Related patents and relevant literature now follow as Prior Art.
U.S. Pat. No. 5,705,430 entitled “Dual Damascene with a Sacrificial Via Fill” granted Jan. 6, 1998 to Avanzino et al. describes a dual damascene process with a sacrificial fill layer in the via opening. A dual damascene method of fabricating is described for interconnection level of conducting lines and connecting vias separated by insulation, for building integrated circuits with semiconductor devices, using a sacrificial via fill.
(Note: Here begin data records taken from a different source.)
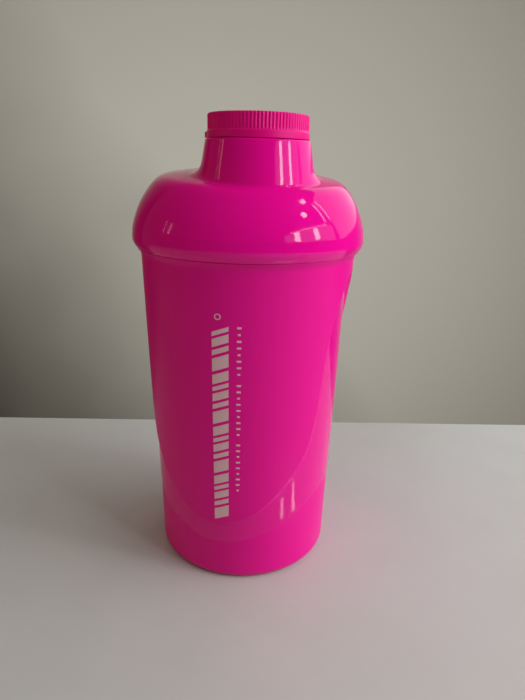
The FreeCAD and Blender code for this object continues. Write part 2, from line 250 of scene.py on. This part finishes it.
def cup_radius(azimuths, z):
    """Outside radius of the cup's side: base, polished grip band and panel."""
    base = BASE_LOW[0] + (z - BASE_LOW[1]) * 1.35 / 56.0
    band = bowed(z, (38.35, 10.0), (41.5, 134.8), 4300.0)
    panel = bowed(z, BASE_LOW, COLLAR_LOW, 5400.0)
    over_lower = (z - lower_wave(azimuths)) / wave_length_factor(lower_wave, azimuths)
    over_upper = (z - upper_wave(azimuths)) / wave_length_factor(upper_wave, azimuths)
    step_width = 0.6 + 0.45 * np.maximum(panel - band, 0)
    radius = base + smooth_step(over_lower / 0.7) * (band - base)
    return radius + smooth_step(over_upper / step_width) * (panel - band)


def levels(low, high, count):
    """count heights from low to high, without low."""
    return [low + (high - low) * k / count for k in range(1, count + 1)]


def make_cup(satin, polished):
    a = circle(320)
    low, high = lower_wave(a), upper_wave(a)
    lower_reach = 0.9 * wave_length_factor(lower_wave, a)
    upper_reach = 2.0 * wave_length_factor(upper_wave, a)
    foot = rounded_path([(6, FOOT_HOLLOW), (31, FOOT_HOLLOW, 0.4), (32, 0, 0.3), (FOOT_RING, 0)], 3.5)
    foot += arc_points((FOOT_RING, 0), BASE_LOW, 4.0, 1, 9)
    rows = rings(foot, a)
    # Rows follow both waves, so that their steps are clean. The polish ends half way over each step.
    counts = {"base": 16, "lower_step": 10, "grip": 52, "upper_step": 18, "panel": 34}
    side = levels(BASE_LOW[1], low - lower_reach, counts["base"])
    polish_from = len(rows) - 1 + len(side) + counts["lower_step"] // 2
    side += levels(low - lower_reach, low + lower_reach, counts["lower_step"])
    side += levels(low + lower_reach, high - upper_reach, counts["grip"])
    polish_to = len(rows) - 1 + len(side) + 7
    side += levels(high - upper_reach, high + upper_reach, counts["upper_step"])
    side += levels(high + upper_reach, COLLAR_LOW[1], counts["panel"])
    rows += [ring(cup_radius(a, z), z, a) for z in side]
    rows += rings(arc_points(COLLAR_LOW, COLLAR_TOP, 5.0, -1, 9)[:-1], a)
    top = COLLAR_TOP[1]
    rows += rings(rounded_path([(COLLAR_TOP[0] - 0.05, top - 0.3), (*COLLAR_TOP, 0.2), (NECK, top, 0.25),
                                (NECK, top + 0.4)], 1.5), a)
    rows += [ring(NECK + ridge(a, z, "lid"), z, a) for z in np.arange(top + 0.7, CUP_RIM - 0.5, 0.29)]
    inside = rounded_path([(NECK, CUP_RIM - 0.45), (NECK, CUP_RIM, 0.4), (CUP_BORE, CUP_RIM, 0.4),
                           (CUP_BORE, 134.8, 1), (39.6, 110.0, 1), (36.8, CUP_FLOOR + 5.0)], 4.0)
    inside += arc_points((36.8, CUP_FLOOR + 5.0), (31.8, CUP_FLOOR), 5.0, 1, 8)
    inside += rounded_path([(31.8, CUP_FLOOR), (6, CUP_FLOOR)], 6.0)[1:]
    rows += rings(inside, a)
    cup = skin("cup_body", rows, ((0, 0, FOOT_HOLLOW), (0, 0, CUP_FLOOR)))
    index = np.zeros(len(cup.data.polygons), np.int32)
    index[polish_from * len(a):polish_to * len(a)] = 1
    paint(cup, satin, polished)
    cup.data.polygons.foreach_set("material_index", index)
    return cup


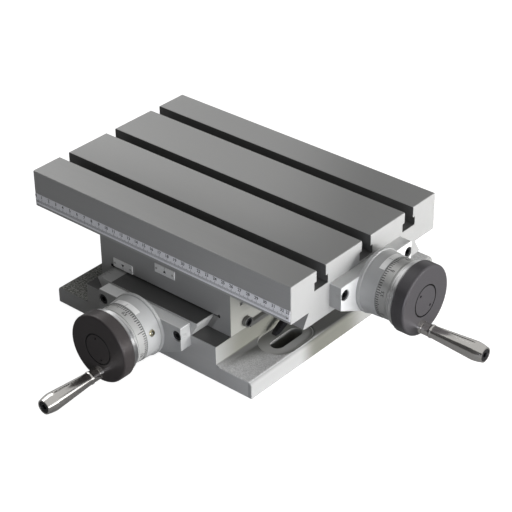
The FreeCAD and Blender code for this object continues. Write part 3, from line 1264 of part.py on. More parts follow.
def make_handle(axis):
    """Handle: a stud in the wheel, a turned grip that spins on it, and the screw that keeps it on."""
    frame = FRAMES[axis]
    place = frame.multiply(Placement(handle_point(axis), Rotation()))
    stud = new_body(f"{axis}_handle_stud", place)
    collar = d.stud_collar_radius
    collar_end = wheel_face + d.stud_collar_length
    groove = wheel_face + d.stud_foot_length
    groove_end = groove + d.stud_groove_width
    groove_floor = collar - d.stud_groove_depth
    root_start = wheel_face - d.stud_root_length
    root = d.stud_root_radius - d.seat_fit
    spindle_end = grip_end - d.grip_sink - d.stack_gap
    thread = d.grip_screw_radius + d.seat_fit
    thread_start = spindle_end - d.grip_screw_length
    turn(stud, [(root_start, 0), (root_start, root), (wheel_face, root), (wheel_face, d.stud_foot_radius),
                (groove, collar), (groove, groove_floor), (groove_end, groove_floor), (groove_end, collar),
                (collar_end, collar), (collar_end, d.stud_radius), (spindle_end, d.stud_radius),
                (spindle_end, thread), (thread_start, thread), (thread_start, 0)], "stud")
    node(stud, f"{axis}_handle_stud")

    grip = new_body(f"{axis}_handle_grip", place)
    bore = d.stud_radius + d.running_fit
    sink = d.grip_screw_head_radius + d.stack_gap
    root = d.grip_root_radius
    thick = grip_end - d.grip_taper
    cone = [(grip_start, bore), (grip_start, root - d.grip_edge), (grip_start + d.grip_edge, root),
            (grip_start + d.grip_bead, root), (grip_start + d.grip_waist_start, d.grip_waist_radius),
            (thick, d.grip_radius)]
    swell = d.grip_radius - d.grip_tip_radius
    dome = []
    for step in range(1, GRIP_STEPS):
        share = step / GRIP_STEPS
        lift = swell * cosine(as_size(QUARTER_TURN * share))
        dome.append((thick + d.grip_taper * share, d.grip_tip_radius + lift))
    end = [(grip_end, d.grip_tip_radius), (grip_end, sink), (grip_end - d.grip_sink, sink),
           (grip_end - d.grip_sink, bore)]
    turn(grip, cone + dome + end, "grip")
    node(grip, f"{axis}_handle_grip")

    at = handle_point(axis) + Vector(0, -(grip_end - d.grip_sink).value, 0)
    screw = cap_screw(frame, at, d.grip_screw_radius, d.grip_screw_length - OVERRUN,
                      d.grip_screw_head_radius, d.grip_sink - d.grip_screw_sink, f"{axis}_handle_screw")
    node(screw, f"{axis}_handle_screw")


# Rule and index plates

def make_rule():
    """Rule strip along the table's front, with a pin at each end."""
    front = d.saddle_rest - d.table_width / 2
    low = saddle_top + d.rule_rise
    at = Vector(d.table_rest.value, (front - d.rule_thickness / 2).value, low.value)
    strip = block(d.table_length - d.table_edge * 2, d.rule_thickness, d.rule_height,
                  Placement(at, Rotation()), "table_rule")
    node(strip, "table_rule")
    pins = []
    for side in (-1, 1):
        across = d.table_rest + (d.table_length / 2 - d.table_edge - d.rule_pin_inset) * side
        spot = Vector(across.value, (front - d.rule_thickness).value, (low + d.rule_pin_rise).value)
        pins.append(cylinder(d.rule_pin_radius, d.rule_pin_head, Placement(spot, FORWARD),
                             f"rule_pin_{side + 2}"))
    node(group(pins, "rule_pins"), "rule_pins")


def make_index_plates():
    pins = []
    in_casting = d.plate_pin_length - d.stack_gap
    length = in_casting + d.plate_thickness + d.plate_pin_head
    plate_middle = saddle_front - d.plate_thickness / 2
    for axis, across, above in (("y", d.y_plate_across, d.y_plate_rise),
                                ("x", d.x_plate_across, d.x_plate_rise)):
        rise = d.ledge_height + above
        at = Vector(across.value, plate_middle.value, (rise - d.plate_height / 2).value)
        plate = block(d.plate_length, d.plate_thickness, d.plate_height, Placement(at, Rotation()),
                      f"{axis}_plate_blank")
        holes = []
        for side, word in ((-0.5, "left"), (0.5, "right")):
            middle = across + d.plate_pin_pitch * side
            spot = Placement(Vector(middle.value, (saddle_front + in_casting).value, rise.value), FORWARD)
            pins.append(cylinder(d.plate_pin_radius, length, spot, f"plate_pin_{axis}_{word}"))
            holes.append(cylinder(d.plate_pin_radius + d.seat_fit, length, spot,
                                  f"plate_hole_{axis}_{word}"))
        node(less(plate, joined(holes, f"{axis}_plate_holes"), f"{axis}_index_plate"), f"{axis}_index_plate")
    node(group(pins, "index_plate_pins"), "index_plate_pins")


def write_nodes():
    """Check every object, then write each node's shape."""
    doc.recompute()
    for thing in doc.Objects:
        faults = [state for state in thing.State if state in ("Invalid", "Error")]
        if faults:
            raise RuntimeError(f"{thing.Label} is {faults}")
    labels = [thing.Label for thing in nodes]
    if len(set(labels)) != len(labels):
        raise RuntimeError("two nodes share a name")
    for thing in nodes:
        if thing.Shape.isNull() or not thing.Shape.isValid():
            raise RuntimeError(f"{thing.Label} has a bad shape")
        if not thing.Shape.Solids:
            raise RuntimeError(f"{thing.Label} has no solid")
    os.makedirs("parts", exist_ok=True)
    for thing in nodes:
        thing.Shape.exportStep(f"parts/{thing.Label}.step")
        box = thing.Shape.BoundBox
        print(f"{thing.Label}: {len(thing.Shape.Solids)} solid(s), {box.XLength:.1f} x {box.YLength:.1f} x "
              f"{box.ZLength:.1f} mm")


make_base()
make_saddle()
make_table()
make_gibs()
make_clamping()
make_nut("y", web_underside, d.y_screw_height, upwards=False)
make_nut("x", web_top, d.x_screw_height, upwards=True)
Y_REACH = d.base_depth / 2 + d.saddle_rest + d.y_travel_back + d.nut_length / 2 + d.screw_tail
X_REACH = table_right + d.x_travel_right + d.nut_length / 2 + d.screw_tail
for axis_name, screw_reach in (("y", Y_REACH), ("x", X_REACH)):
    make_bracket(axis_name)
    make_bearings(axis_name)
    make_screw(axis_name, screw_reach)
    make_dial(axis_name)
    make_handwheel(axis_name)
    make_handle(axis_name)
make_rule()
make_index_plates()
write_nodes()
print(f"{len(nodes)} nodes written")
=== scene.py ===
# %% [markdown]
# A cross slide table for a small mill or pillar drill, dressed for a studio picture. The machined
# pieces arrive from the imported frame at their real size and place. This lesson sets up the camera,
# gives each piece its finish, adds the graduations, plates and small pieces that the solid model
# leaves out, and then sets up the floor and the light. Measures carry MM, which turns millimetres
# into metres.

# %% Load the frame
import math
import bmesh
import bpy
from mathutils import Matrix, Vector


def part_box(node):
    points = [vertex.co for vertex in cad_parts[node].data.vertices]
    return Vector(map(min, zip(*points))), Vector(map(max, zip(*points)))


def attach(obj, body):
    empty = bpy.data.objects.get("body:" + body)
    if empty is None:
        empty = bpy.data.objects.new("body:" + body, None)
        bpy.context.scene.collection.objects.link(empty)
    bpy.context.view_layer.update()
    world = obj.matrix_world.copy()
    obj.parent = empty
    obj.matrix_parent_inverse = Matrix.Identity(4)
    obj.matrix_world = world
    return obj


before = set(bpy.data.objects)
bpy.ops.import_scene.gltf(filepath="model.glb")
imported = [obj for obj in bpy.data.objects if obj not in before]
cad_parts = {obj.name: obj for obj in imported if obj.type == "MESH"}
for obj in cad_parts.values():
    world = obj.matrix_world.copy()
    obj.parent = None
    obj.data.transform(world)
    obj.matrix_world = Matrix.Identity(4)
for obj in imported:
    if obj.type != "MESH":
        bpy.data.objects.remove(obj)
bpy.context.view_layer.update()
MM = 0.001


# %% [markdown]
# The camera comes first. Its place, turn and lens were worked out from the straight edges of the
# photographed table, so the picture can be laid over the photograph. Roll is the small tilt of the
# camera about its own line of sight.

# %% Camera
CAMERA_PLACE = Vector((0.93481, -1.05490, 0.91972))
CAMERA_AZIMUTH = math.radians(41.193)
CAMERA_ELEVATION = math.radians(32.100)
CAMERA_ROLL = math.radians(-0.787)
CAMERA_LENS = 117.16


def make_camera():
    a, e = CAMERA_AZIMUTH, CAMERA_ELEVATION
    back = Vector((math.sin(a) * math.cos(e), -math.cos(a) * math.cos(e), math.sin(e)))
    level = Vector((math.cos(a), math.sin(a), 0.0))
    above = back.cross(level)
    right = level * math.cos(CAMERA_ROLL) + above * math.sin(CAMERA_ROLL)
    up = back.cross(right)
    lens = bpy.data.cameras.new("studio_camera")
    lens.lens = CAMERA_LENS
    lens.sensor_width = 36.0
    lens.clip_start = 0.01
    camera = bpy.data.objects.new("studio_camera", lens)
    turn = Matrix((right, up, back)).transposed().to_4x4()
    camera.matrix_world = Matrix.Translation(CAMERA_PLACE) @ turn
    bpy.context.scene.collection.objects.link(camera)
    bpy.context.scene.camera = camera
    return camera


camera = make_camera()
print("camera", [round(c, 3) for c in camera.location])


# %% [markdown]
# The frame's meshes are loose triangles. A short geometry node tree merges them and smooths the
# shading everywhere but across sharp edges, so a turned boss looks round and a milled corner stays
# crisp. The mesh itself is left as it came.

# %% Smooth shading for the machined pieces
SHARP_ANGLE = math.radians(28.0)
SAME_POINT = 0.001 * MM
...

U.S. Pat. No. 5,635,423 Patent entitled “Simplified Dual Damascene Process for Multi-Level Metallization and Interconnection Structure” granted Jun. 3, 1997 to Huang et al. teaches a dual damascene process with a trench etch followed by a via etch. A semiconductor device containing an interconnect structure having a reduced interwiring spacing is produced by this modified dual damascene process, which uses an etch stop layer. The trench and via formed by this process are simultaneously filled with conductive metal.
U.S. Pat. No. 5,933,761 Patent entitled “Dual Damascene Structure and Its Manufacturing Method” granted Aug. 3, 1999 to Lee describes a dual damascene process with etch stops. The invention uses two ion implantation steps to form two etch stop layers. It uses the stop layers to perform an anisotropic etching step to form via and trench structures. Another feature reported is the use of a device sidewall spacer as a trench mask, instead of a multi-mask process, thereby preventing mask misalignment.
U.S. Pat. No. 5,801,099 Patent entitled “Method for Forming Interconnection of Semiconductor Device” granted Sep. 1, 1998 to Kim et al. describes a modified dual damascene process with a conductive plug filling the via opening. First and second trench regions are formed and filled with conductive material, thereby forming an upper conductive line.